• [Rows from a 3D modeling dataset]
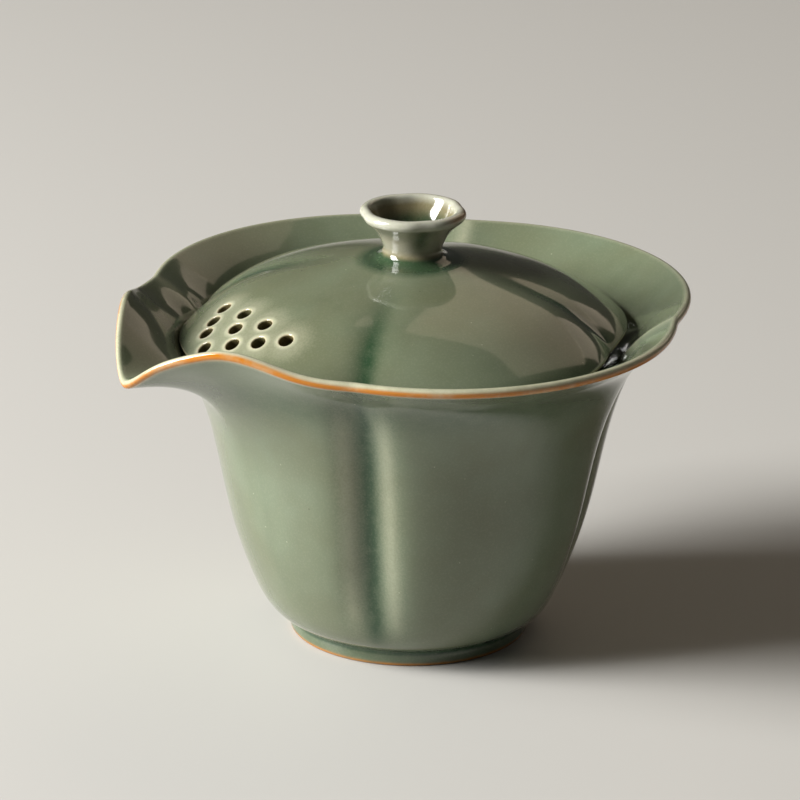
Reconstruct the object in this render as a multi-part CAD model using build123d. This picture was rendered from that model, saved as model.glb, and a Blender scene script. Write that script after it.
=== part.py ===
from build123d import *

import math
import os

# Four-lobed celadon gaiwan: a bowl with a pouring lip, a domed strainer lid and the lid's hollow knob.
# Millimetres. The origin is the centre of the foot ring on the table, +Z is up, and the pouring lip
# points along -X. Petal centres lie at 0, 90, 180 and 270 degrees, and the grooves half-way between.

# ---- Driving dimensions: bowl ----

RIM_PETAL_R = 53.2  # radius of the rim's outer edge at a petal's centre
RIM_GROOVE_R = 49.6  # the same at a groove
RIM_Z = 63.0  # height of the rim's outer edge
WALL = 2.7  # wall of the body
RIM_WALL = 1.8  # wall of the flared rim
THIN_Z = 53.0  # the wall is as thin as the rim from here up
THICK_Z = 33.0  # and as thick as the body from here down
FOOT_R = 22.4  # outside radius of the foot ring
FOOT_RING_WALL = 3.0
FOOT_RECESS = 1.9  # depth of the hollow inside the foot ring
FOOT_TOP = 3.2  # top of the foot ring, inside the belly
FOOT_ROUND = 0.5
FLOOR_Z = 6.0  # inside floor of the bowl

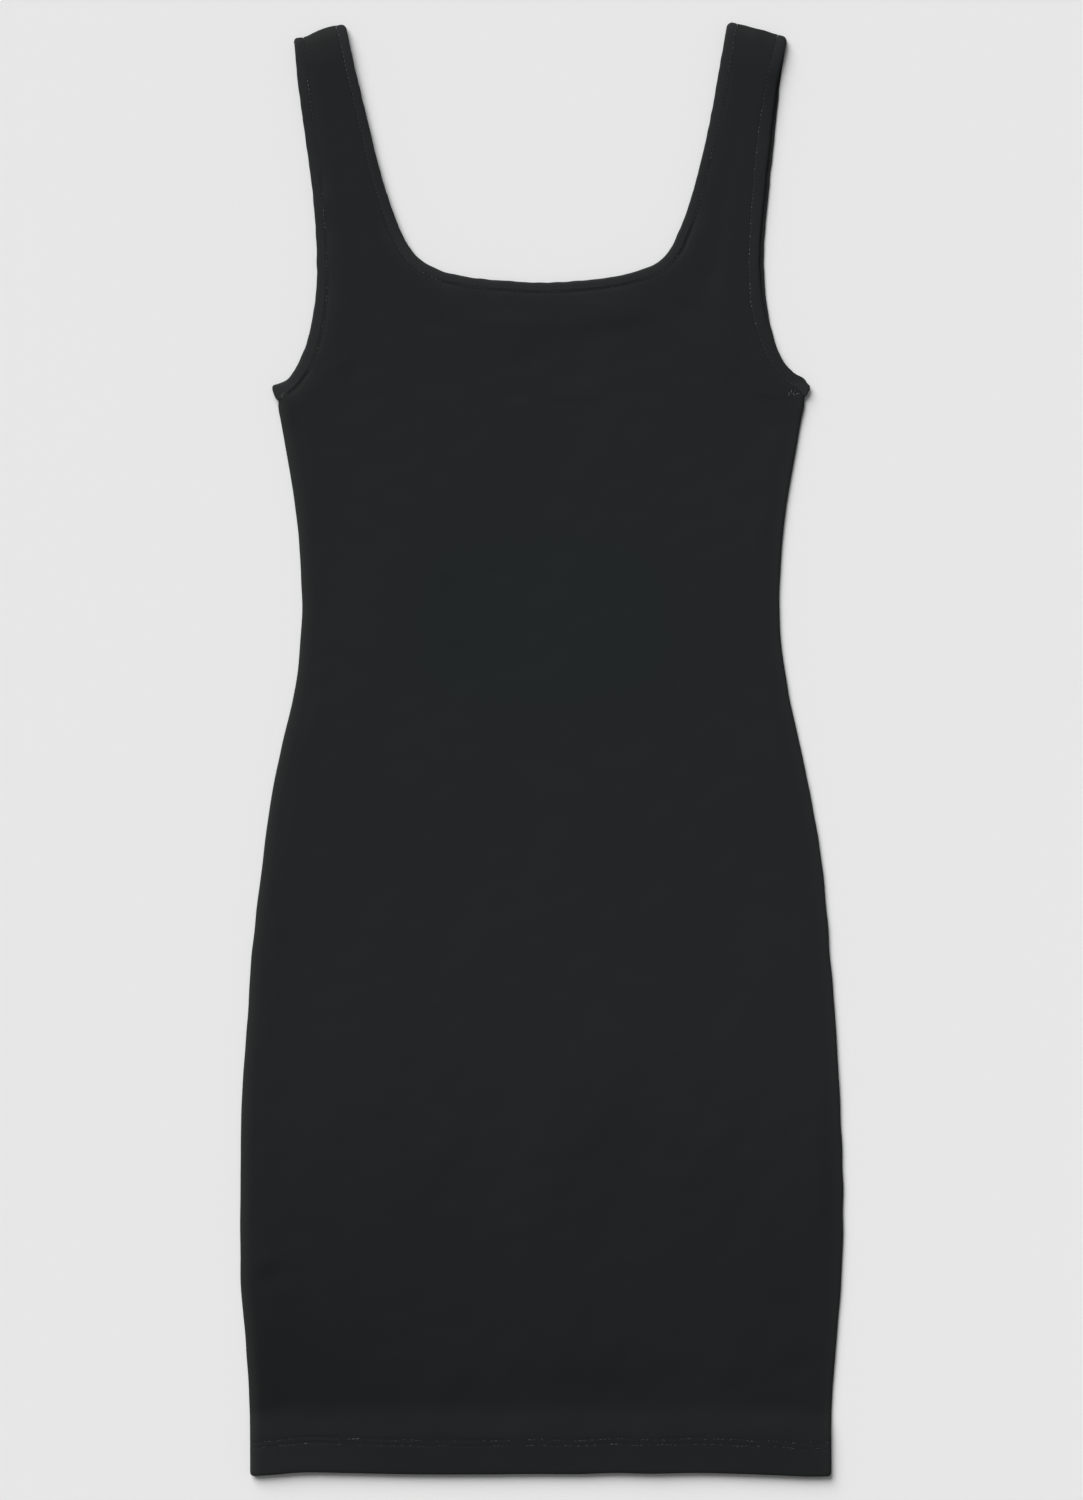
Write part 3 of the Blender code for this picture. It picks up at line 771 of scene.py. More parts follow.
class Panel:
    """The front's or the back's middle surface, as rows of points from hem to shoulders."""

    def __init__(self, layer, sizes):
        self.layer, self.outward = layer, OUTWARD[layer]
        self.lies = {each: Lie(each, sizes) for each in (FRONT, BACK)}
        self.lie = self.lies[layer]
        edges = EDGES[layer]
        self.armholes = {
            side: edges[name].panel_side(armhole_distances(edges[name]))
            for side, name in ARMHOLE.items()
        }
        self.neck = edges[NECK].panel_side(neck_distances(edges[NECK]))
        share = np.linspace(0.0, 1.0, STRAP_COLUMNS)
        self.insets = PAST_ROLL + (STRAP_SHARE - PAST_ROLL) * share**1.3

    def half_section(self, side, height):
        """Across, levels and normals from a side seam in to under the strap's neck edge."""
        seam = float(reach(side, height, self.lie.corners[side])) - CLOTH / 2
        front, back = (self.lies[each].level([side * seam], [height])[0] for each in (FRONT, BACK))
        middle, radius = (front + back) / 2, (front - back) / 2
        wide = radius
        if self.layer == FRONT:
            wide *= ROLL_STRETCH - (ROLL_STRETCH - 1.0) * fall(height, NEAR_HEM)
        angle = np.maximum(ROLL_ANGLES, np.arcsin(SEAM_GAP / 2 / radius))
        roll = seam - min(wide, ROLL_LIMIT) * (1.0 - np.cos(angle))
        normal = np.stack([np.cos(angle), 0 * angle, self.outward * np.sin(angle)], axis=1)
        normal[0] = (1.0, 0.0, 0.0)
        normal[:, 0] *= side
        flat = seam - self.insets
        z = np.append(
            middle + self.outward * radius * np.sin(angle),
            self.lie.level(side * flat, np.full(flat.shape, height)),
        )
        normal = np.vstack([normal, np.tile(FACING[self.layer], (len(flat), 1))])
        return side * np.append(roll, flat), z, normal

    def section(self, height):
        """Points and normals from the right side seam to the left one at one height."""
        (xr, zr, nr), (xl, zl, nl) = (self.half_section(side, height) for side in SIDES)
        between = np.linspace(xr[-1], xl[-1], NECK_COLUMNS + 1)[1:-1]
        x = np.concatenate([xr, between, xl[::-1]])
        zm = self.lie.level(between, np.full(between.shape, height))
        z = np.concatenate([zr, zm, zl[::-1]])
        up = np.tile(FACING[self.layer], (len(between), 1))
        points = np.stack([x, np.full(x.shape, float(height)), z], axis=1)
        return points, np.vstack([nr, up, nl[::-1]])

    def low_section(self, height):
        """A section near the hem, which takes up what is left of the hem's wave."""
        points, normals = self.section(height)
        points[:, 1] += (1.0 - height / HEM_WAVE_REACH) * hem_height(points[:, 0], np.inf)
        return points, normals

    def hem_rows(self):
        """The turned-up allowance, the hem fold and the sections just over it."""
        turn = LAYER_STEP / 2
        fold, normals = self.section(0.0)
        half = np.where(fold[:, 0] < 0, *self.lie.reaches(0.0))
        fold[:, 1] = hem_height(fold[:, 0], half) + turn + CLOTH / 2
        down = np.array([0.0, -1.0, 0.0])
        rows = []
        for height in reversed(ALLOWANCE_ROWS):
            points, facing = self.low_section(height)
            rows.append(points - LAYER_STEP * facing)
        for angle in reversed(HEM_FOLD_ANGLES):
            turned = math.cos(angle) * normals + math.sin(angle) * down
            rows.append(fold - turn * normals + turn * turned)
        rows.append(fold)
        stitched = np.arange(self.lie.stitch_rows[0] - 3.0, self.lie.stitch_rows[1] + 3.5, 0.8)
        heights = [*np.arange(3.0, stitched[0] - 1.0, 2.5), *stitched]
        heights += list(np.arange(stitched[-1] + 2.0, HEM_WAVE_REACH, 2.6))
        return rows + [self.low_section(height)[0] for height in heights]

    def yoke_rows(self, underarm):
        """Rows from the underarm section up to the neckline and the straps' roots."""
        right, left = self.armholes[RIGHT], self.armholes[LEFT]
        neck = self.neck[STRAP_ROWS : STRAP_ROWS + NECK_COLUMNS + 1]
        share = self.strap_shares()
        over_right = right[YOKE_ROWS] + (neck[0] - right[YOKE_ROWS]) * share
        over_left = neck[-1] + (left[YOKE_ROWS] - neck[-1]) * (1.0 - share[::-1])
        top = np.vstack([over_right, neck[1:-1], over_left])
        bottom = underarm[:, :2]
        across = ((bottom[:, 0] - bottom[0, 0]) / (bottom[-1, 0] - bottom[0, 0]))[:, None]
        rows = []
        for i, up in enumerate(YOKE_SHARES[1:], 1):
            chord = (1 - up) * bottom + up * top
            pull = (1 - across) * (right[i] - chord[0]) + across * (left[i] - chord[-1])
            rows.append(self.laid(chord + pull))
        return rows

    def strap_shares(self):
        """Shares of a strap's width, closer together at its two bound edges."""
        t = np.linspace(0.0, 1.0, len(ROLL_ANGLES) + STRAP_COLUMNS)[:, None]
        return 0.3 * t + 0.7 * eased(t)

    def laid(self, place):
        """Flat points lifted to this layer's level."""
        return np.column_stack([place, self.lie.level(place[:, 0], place[:, 1])])

    def strap_rows(self, side):
        """Rows up one strap from its root, then round its shoulder fold to the seam."""
        outer = self.armholes[side][YOKE_ROWS:]
        inner = self.neck[STRAP_ROWS::-1] if side == RIGHT else self.neck[-STRAP_ROWS - 1 :]
        if side == LEFT:
            outer, inner = inner, outer
        share = self.strap_shares()
        rows = [self.laid(a + (b - a) * share) for a, b in zip(outer, inner)]
        up, over = FACING[self.layer], over_shoulder(side)
        base = rows[-1] - FOLD_RADIUS * up
        return rows + [
            base + FOLD_RADIUS * (math.cos(angle) * up + math.sin(angle) * over)
            for angle in FOLD_ANGLES
        ]

    def build(self, name):
        underarm = self.section(self.lie.corners[RIGHT][1])[0]
        tilt = np.linspace(0.0, 1.0, len(underarm))
        underarm[:, 1] += (self.lie.corners[LEFT][1] - underarm[0, 1]) * tilt
        top = underarm[0, 1]
        heights = np.linspace(HEM_WAVE_REACH, top, int((top - HEM_WAVE_REACH) / BODY_STEP))
        body = self.hem_rows() + [self.section(height)[0] for height in heights[:-1]]
        body += [underarm, *self.yoke_rows(underarm)]
        grids = [body, self.strap_rows(RIGHT), self.strap_rows(LEFT)]
        piece = cloth_shell(name, [np.array(grid) for grid in grids], self.layer == BACK)
        self.paint_light(piece)
        return piece

    def paint_light(self, piece):
        """Marks painted light on the cloth: painted sheen at the sides, painted highlights over the
        shoulders and painted light beside the bands.
        """
        place = np.array([vertex.co for vertex in piece.data.vertices]) / MM
        x, height = place[:, 0], place[:, 1] - HEM_LINE
        inset = np.where(self.lie.under_arms(height), self.lie.inset(x, height), np.inf)
        to_band, to_fold, tight = self.lie.nearest(x, height)
        edge = np.where(x < 0, *EDGE_PAINTED_SHEEN_SHARE.values()) * fall(inset, EDGE_PAINTED_SHEEN)
        fold = FOLD_PAINTED_HIGHLIGHT_SHARE * fall(to_fold, FOLD_PAINTED_HIGHLIGHT) + RIM_PAINTED_HIGHLIGHT_SHARE * fall(to_fold, RIM_PAINTED_HIGHLIGHT)
        fold *= np.where(x < 0, 1.0, LEFT_FOLD_PAINTED_HIGHLIGHT)
        beside = BESIDE_BAND_PAINTED_LIGHT_SHARE * np.minimum(tight, 1.0) ** 2 * fall(to_band, BESIDE_BAND_PAINTED_LIGHT)
        mark(piece, PAINTED_LIGHT, np.maximum.reduce([edge, fold, beside]))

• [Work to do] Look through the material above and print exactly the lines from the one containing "Write part 3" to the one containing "front's or the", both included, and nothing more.

• [Written answer]
Write part 3 of the Blender code for this picture. It picks up at line 771 of scene.py. More parts follow.
class Panel:
    """The front's or the back's middle surface, as rows of points from hem to shoulders."""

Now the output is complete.